The Standard for Large Language AI Models Will Be Raised Via a New Benchmark

The Standard for Large Language AI Models Will Be Raised Via a New Benchmark

Greetings! I just wanted to share something new I learned over the weekend. There is a new standard in the works for large language AI models: the Beyond the Imitation Game benchmark (BIG-bench). As I understand it, this benchmark covers tasks that people excel at, but which current state-of-the-art models fail to achieve. It was developed by researchers from 132 universities across the globe.

The approach and methodology of BIG-bench are quite unique: The authors chose more than 200 challenges based on ten criteria, including that they had to be "not solvable by memorizing the internet," understandable to humans, and not solvable by current language models. Many of them include solving unusual puzzles, such as figuring out the one chess move that will win a game, deducing a movie's title from a string of emojis, or participating in a fictitious courtroom trial.

There were two key findings out of the challenges:

  1. On every task, the top human did better than any model, regardless of size. However, the best-performing model outperformed the typical human for some tasks. For instance, the best model got around 76 percent on tests about Hindu mythology, the average human scored around 61 percent, and the perfect human earned 100 percent (random chance was 25 percent).
  2. Larger models typically outperformed smaller ones. For instance, BIG-average G's accuracy on three-shot, multiple-choice tasks was close to 33% with a few million parameters but was closer to 42% with over 100 billion parameters.

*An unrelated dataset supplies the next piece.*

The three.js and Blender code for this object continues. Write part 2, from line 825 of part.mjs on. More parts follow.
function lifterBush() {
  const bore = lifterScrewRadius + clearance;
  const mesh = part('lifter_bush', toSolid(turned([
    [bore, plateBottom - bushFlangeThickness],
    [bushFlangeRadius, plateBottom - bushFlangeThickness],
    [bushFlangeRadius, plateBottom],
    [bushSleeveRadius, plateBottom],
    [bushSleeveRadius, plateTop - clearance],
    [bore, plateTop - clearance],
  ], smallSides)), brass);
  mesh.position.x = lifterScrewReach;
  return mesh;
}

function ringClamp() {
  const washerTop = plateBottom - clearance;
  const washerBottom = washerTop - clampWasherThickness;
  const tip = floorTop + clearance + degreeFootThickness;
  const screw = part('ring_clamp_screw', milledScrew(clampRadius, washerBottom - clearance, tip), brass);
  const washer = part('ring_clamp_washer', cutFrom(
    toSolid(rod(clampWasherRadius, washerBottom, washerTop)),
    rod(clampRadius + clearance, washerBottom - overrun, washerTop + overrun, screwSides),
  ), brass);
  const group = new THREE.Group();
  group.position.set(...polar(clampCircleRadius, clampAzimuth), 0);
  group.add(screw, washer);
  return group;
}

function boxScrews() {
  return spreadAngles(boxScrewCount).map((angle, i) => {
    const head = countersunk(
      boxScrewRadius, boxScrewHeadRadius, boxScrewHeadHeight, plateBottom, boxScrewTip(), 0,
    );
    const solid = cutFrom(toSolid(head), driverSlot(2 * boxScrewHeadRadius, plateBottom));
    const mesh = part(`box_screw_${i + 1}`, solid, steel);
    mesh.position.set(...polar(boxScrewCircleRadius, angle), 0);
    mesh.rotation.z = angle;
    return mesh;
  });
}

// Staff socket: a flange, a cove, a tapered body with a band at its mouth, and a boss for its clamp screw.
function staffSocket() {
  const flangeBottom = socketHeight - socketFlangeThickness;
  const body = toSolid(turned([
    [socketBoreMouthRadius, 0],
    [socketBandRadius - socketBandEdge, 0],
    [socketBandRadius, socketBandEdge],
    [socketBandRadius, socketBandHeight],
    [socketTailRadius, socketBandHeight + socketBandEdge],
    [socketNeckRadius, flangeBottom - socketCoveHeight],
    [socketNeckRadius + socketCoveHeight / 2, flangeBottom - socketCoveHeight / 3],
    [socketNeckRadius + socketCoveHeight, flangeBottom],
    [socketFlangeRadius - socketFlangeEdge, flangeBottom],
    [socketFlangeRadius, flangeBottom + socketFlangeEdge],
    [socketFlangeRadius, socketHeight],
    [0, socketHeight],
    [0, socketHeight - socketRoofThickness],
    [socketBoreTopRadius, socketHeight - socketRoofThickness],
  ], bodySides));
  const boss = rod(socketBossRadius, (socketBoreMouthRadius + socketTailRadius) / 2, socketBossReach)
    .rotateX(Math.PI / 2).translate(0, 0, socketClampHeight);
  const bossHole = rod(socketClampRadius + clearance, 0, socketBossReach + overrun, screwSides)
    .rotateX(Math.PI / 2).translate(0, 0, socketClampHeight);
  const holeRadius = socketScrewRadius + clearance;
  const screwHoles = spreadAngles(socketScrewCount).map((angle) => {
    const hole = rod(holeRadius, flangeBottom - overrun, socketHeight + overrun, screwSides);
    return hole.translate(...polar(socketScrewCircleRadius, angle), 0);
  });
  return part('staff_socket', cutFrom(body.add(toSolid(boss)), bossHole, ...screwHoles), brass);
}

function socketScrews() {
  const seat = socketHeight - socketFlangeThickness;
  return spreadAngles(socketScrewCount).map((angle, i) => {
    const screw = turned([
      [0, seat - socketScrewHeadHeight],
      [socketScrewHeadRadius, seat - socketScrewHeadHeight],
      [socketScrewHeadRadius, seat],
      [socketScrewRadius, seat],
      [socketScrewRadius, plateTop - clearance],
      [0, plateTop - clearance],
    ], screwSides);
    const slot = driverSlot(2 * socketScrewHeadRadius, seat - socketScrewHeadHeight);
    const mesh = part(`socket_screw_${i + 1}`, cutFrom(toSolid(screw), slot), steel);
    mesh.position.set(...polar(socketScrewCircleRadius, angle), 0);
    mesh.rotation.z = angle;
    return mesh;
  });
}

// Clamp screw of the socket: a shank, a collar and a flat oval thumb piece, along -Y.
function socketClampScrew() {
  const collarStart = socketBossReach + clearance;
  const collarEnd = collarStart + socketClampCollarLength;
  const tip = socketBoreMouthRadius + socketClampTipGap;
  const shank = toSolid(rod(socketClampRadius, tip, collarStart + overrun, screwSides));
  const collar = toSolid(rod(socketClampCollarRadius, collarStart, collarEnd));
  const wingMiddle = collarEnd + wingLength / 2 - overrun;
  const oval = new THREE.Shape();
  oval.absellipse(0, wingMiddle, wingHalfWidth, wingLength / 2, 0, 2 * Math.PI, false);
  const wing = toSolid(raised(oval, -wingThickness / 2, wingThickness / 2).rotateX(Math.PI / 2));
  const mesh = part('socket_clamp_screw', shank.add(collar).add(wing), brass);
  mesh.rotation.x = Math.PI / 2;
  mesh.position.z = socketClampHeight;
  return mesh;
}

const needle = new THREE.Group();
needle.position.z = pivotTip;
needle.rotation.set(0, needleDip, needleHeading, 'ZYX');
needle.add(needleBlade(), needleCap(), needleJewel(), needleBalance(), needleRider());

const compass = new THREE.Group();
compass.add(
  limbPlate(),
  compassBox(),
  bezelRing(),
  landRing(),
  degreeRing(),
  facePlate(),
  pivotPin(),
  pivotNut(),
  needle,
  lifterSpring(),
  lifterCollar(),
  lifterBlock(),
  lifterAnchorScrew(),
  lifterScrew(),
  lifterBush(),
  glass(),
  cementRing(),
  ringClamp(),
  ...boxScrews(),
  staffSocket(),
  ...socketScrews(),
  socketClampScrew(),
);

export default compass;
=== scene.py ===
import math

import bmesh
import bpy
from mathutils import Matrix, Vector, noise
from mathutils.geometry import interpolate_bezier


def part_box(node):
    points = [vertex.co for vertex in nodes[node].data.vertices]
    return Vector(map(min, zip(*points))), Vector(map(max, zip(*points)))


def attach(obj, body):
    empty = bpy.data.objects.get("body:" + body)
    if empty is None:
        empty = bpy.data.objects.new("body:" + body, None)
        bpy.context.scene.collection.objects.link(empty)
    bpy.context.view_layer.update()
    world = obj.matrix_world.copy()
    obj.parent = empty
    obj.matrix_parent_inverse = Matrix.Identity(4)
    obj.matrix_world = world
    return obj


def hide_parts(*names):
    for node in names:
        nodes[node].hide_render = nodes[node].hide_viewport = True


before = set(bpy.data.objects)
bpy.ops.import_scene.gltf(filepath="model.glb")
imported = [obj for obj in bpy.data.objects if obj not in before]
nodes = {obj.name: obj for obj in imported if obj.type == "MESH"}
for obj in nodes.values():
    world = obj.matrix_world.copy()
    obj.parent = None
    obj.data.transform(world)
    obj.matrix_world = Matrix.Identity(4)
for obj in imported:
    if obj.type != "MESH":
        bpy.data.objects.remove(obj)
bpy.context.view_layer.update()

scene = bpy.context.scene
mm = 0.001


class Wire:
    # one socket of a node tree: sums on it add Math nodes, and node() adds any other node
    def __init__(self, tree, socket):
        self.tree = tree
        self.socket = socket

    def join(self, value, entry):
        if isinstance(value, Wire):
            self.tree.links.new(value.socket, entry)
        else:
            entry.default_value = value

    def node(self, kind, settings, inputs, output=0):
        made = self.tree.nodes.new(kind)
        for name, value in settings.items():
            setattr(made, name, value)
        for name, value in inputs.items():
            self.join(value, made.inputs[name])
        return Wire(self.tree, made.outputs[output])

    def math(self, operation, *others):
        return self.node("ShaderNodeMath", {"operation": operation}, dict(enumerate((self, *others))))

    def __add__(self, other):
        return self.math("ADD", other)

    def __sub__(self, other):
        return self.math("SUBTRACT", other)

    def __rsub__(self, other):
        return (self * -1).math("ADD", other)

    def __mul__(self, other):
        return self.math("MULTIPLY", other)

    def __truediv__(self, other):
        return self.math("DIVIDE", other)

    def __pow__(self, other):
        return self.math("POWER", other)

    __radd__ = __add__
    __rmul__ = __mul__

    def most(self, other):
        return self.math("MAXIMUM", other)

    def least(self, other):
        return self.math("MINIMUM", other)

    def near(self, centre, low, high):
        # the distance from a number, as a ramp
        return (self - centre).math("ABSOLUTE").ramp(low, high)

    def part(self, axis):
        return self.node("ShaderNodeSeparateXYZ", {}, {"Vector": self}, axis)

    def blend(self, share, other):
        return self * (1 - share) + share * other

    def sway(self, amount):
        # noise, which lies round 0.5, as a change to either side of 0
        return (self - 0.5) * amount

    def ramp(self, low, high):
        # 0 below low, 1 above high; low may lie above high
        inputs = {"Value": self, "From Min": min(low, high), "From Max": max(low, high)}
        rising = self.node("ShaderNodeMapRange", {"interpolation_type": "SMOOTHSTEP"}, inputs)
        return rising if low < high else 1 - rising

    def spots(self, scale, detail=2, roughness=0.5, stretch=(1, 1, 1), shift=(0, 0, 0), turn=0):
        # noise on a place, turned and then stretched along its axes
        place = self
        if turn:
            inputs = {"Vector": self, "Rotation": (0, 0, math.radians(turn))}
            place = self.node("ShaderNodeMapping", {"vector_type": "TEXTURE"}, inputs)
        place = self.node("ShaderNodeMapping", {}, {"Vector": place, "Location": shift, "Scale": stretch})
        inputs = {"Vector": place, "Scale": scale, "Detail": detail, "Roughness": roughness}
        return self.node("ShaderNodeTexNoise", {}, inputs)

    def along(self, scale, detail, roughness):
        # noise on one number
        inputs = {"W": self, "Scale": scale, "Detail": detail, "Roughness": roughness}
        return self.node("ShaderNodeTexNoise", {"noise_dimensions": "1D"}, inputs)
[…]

Why are the researchers and other AI authorities considering these findings important? The designers of BIG-bench contend that benchmarks like SuperGLUE, SQuAD2.0, and GSM8K concentrate on certain talents (I must admit, all these benchmarks are super interesting!). However, the most recent language models exhibit unexpected skills like being able to solve straightforward math problems after pretraining on massive datasets downloaded from the internet. Researchers now have new tools to monitor these emerging abilities as models, data, and training approaches change thanks to BIG-bench's variety of few-shot tasks.

In closing, the hope is that BIG-bench may encourage academics to create algorithms that support complicated kinds of reasoning and generalization, even with little training data, by creating problems that can't be solved by only memorization of the internet. What are your thoughts?